_Aim of the task_.
Only the lines from the line with "Continue the build123d" through the line with "return colour" should be copied, exactly as they appear, with both ends kept.

_Material for this task_.
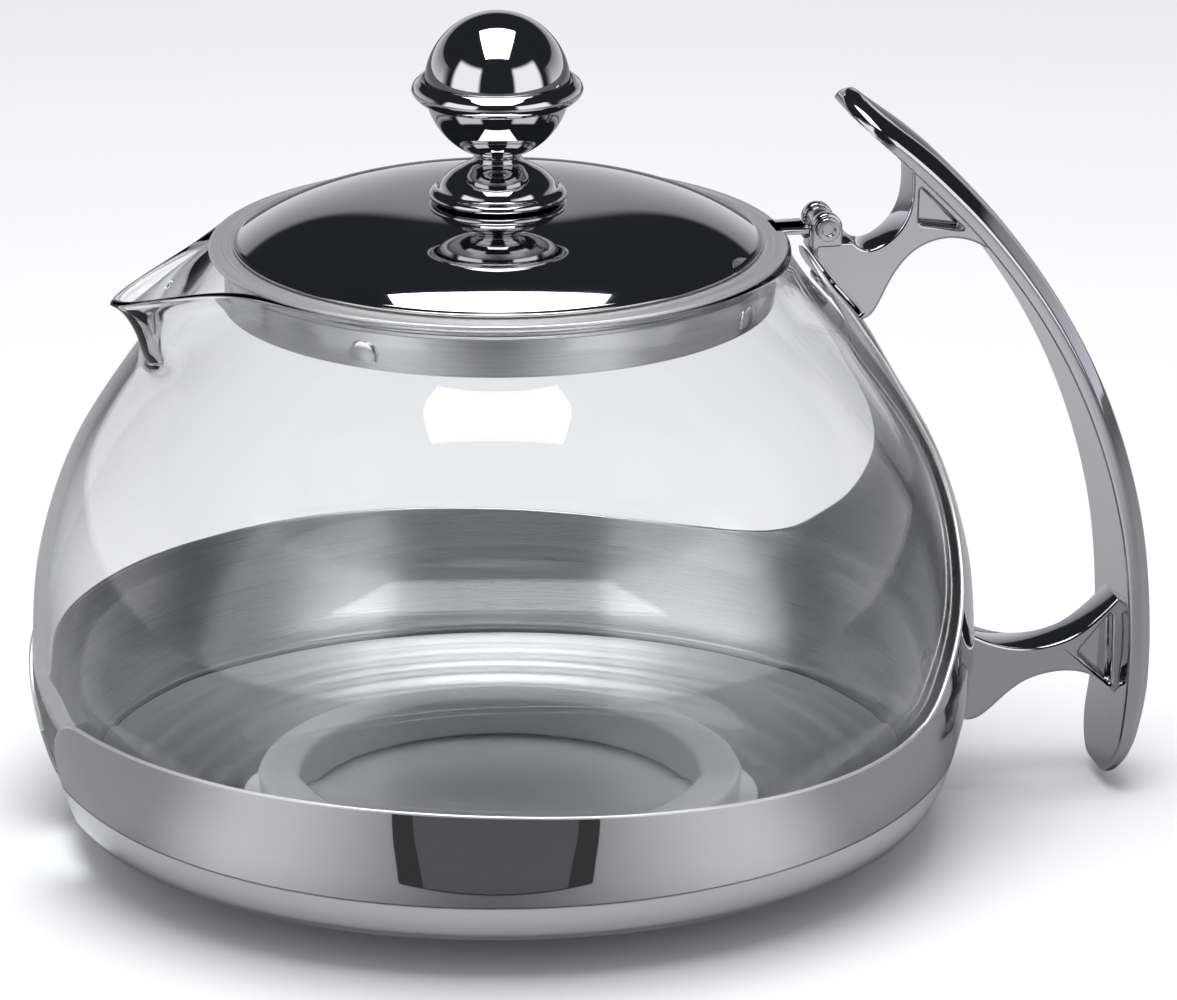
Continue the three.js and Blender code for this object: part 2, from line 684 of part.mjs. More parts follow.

* * *

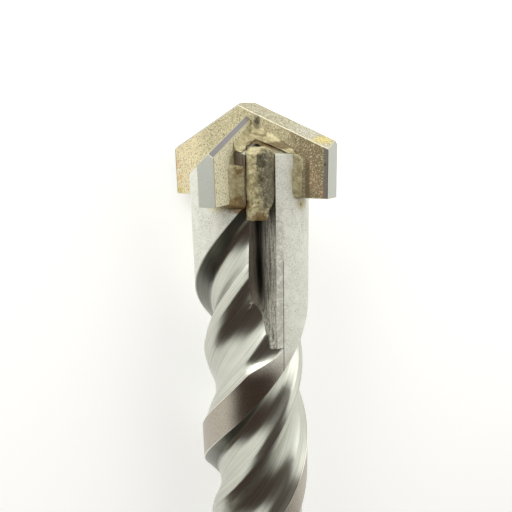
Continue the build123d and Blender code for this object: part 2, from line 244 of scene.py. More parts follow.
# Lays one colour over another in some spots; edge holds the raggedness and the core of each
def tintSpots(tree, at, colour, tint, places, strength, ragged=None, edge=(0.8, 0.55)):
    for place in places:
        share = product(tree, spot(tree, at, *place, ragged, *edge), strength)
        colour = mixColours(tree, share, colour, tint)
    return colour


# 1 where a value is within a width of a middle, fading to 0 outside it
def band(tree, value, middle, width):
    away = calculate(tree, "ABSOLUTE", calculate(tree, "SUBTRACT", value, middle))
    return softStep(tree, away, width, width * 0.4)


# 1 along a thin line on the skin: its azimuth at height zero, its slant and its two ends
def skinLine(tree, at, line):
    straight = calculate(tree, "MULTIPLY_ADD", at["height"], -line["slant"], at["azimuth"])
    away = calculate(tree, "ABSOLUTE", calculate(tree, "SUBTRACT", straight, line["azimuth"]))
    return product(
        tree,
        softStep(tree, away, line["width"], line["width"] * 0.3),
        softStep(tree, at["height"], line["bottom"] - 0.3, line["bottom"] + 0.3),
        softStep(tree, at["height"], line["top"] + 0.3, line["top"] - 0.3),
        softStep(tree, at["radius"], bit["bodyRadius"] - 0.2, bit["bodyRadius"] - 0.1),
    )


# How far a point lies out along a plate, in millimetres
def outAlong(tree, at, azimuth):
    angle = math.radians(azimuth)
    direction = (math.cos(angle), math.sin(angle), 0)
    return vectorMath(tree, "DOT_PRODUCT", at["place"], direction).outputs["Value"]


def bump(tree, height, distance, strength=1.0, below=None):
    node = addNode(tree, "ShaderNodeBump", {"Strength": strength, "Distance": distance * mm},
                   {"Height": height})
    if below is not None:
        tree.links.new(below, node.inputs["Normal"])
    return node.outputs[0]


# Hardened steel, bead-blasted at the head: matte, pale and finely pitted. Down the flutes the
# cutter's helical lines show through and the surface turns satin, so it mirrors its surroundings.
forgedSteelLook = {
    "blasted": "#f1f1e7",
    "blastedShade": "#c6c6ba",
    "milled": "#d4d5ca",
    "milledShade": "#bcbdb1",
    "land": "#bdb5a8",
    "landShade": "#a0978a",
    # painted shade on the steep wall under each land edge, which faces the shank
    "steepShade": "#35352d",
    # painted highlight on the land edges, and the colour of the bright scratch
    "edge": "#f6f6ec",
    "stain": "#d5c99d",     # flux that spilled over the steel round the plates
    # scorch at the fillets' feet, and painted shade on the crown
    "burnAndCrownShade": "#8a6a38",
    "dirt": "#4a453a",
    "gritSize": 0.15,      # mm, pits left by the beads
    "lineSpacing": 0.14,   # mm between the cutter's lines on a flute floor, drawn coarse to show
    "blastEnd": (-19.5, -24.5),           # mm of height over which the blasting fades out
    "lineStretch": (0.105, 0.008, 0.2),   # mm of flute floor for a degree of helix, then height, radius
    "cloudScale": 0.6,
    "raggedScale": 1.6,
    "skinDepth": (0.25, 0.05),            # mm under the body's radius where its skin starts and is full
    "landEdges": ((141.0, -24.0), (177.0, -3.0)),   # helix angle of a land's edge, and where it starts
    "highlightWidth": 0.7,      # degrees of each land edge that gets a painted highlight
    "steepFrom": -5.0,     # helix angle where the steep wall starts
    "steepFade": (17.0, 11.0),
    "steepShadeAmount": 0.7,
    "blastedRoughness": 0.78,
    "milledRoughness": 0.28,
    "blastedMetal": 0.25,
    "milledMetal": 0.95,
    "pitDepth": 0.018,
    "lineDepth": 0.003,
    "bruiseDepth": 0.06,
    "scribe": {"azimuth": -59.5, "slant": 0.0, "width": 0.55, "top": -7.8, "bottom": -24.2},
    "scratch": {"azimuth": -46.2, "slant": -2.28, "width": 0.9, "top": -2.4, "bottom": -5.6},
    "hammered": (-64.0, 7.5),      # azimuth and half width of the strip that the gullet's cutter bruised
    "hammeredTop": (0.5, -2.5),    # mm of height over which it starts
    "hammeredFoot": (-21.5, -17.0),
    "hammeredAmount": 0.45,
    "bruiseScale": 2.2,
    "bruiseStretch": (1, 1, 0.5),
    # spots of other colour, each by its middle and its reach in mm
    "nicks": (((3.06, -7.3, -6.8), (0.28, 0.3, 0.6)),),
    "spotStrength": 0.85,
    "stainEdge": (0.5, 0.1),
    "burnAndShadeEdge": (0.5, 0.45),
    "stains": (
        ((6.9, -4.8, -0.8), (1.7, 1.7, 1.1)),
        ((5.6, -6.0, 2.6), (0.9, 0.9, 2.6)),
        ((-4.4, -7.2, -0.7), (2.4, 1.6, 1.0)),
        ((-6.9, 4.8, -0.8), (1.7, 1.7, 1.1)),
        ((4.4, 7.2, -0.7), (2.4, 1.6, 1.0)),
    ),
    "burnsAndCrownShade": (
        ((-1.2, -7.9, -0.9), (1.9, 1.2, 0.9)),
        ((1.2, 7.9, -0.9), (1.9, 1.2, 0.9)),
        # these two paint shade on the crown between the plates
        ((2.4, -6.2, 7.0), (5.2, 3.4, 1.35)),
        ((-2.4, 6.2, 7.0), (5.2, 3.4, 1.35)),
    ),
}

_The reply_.
Continue the build123d and Blender code for this object: part 2, from line 244 of scene.py. More parts follow.
# Lays one colour over another in some spots; edge holds the raggedness and the core of each
def tintSpots(tree, at, colour, tint, places, strength, ragged=None, edge=(0.8, 0.55)):
    for place in places:
        share = product(tree, spot(tree, at, *place, ragged, *edge), strength)
        colour = mixColours(tree, share, colour, tint)
    return colour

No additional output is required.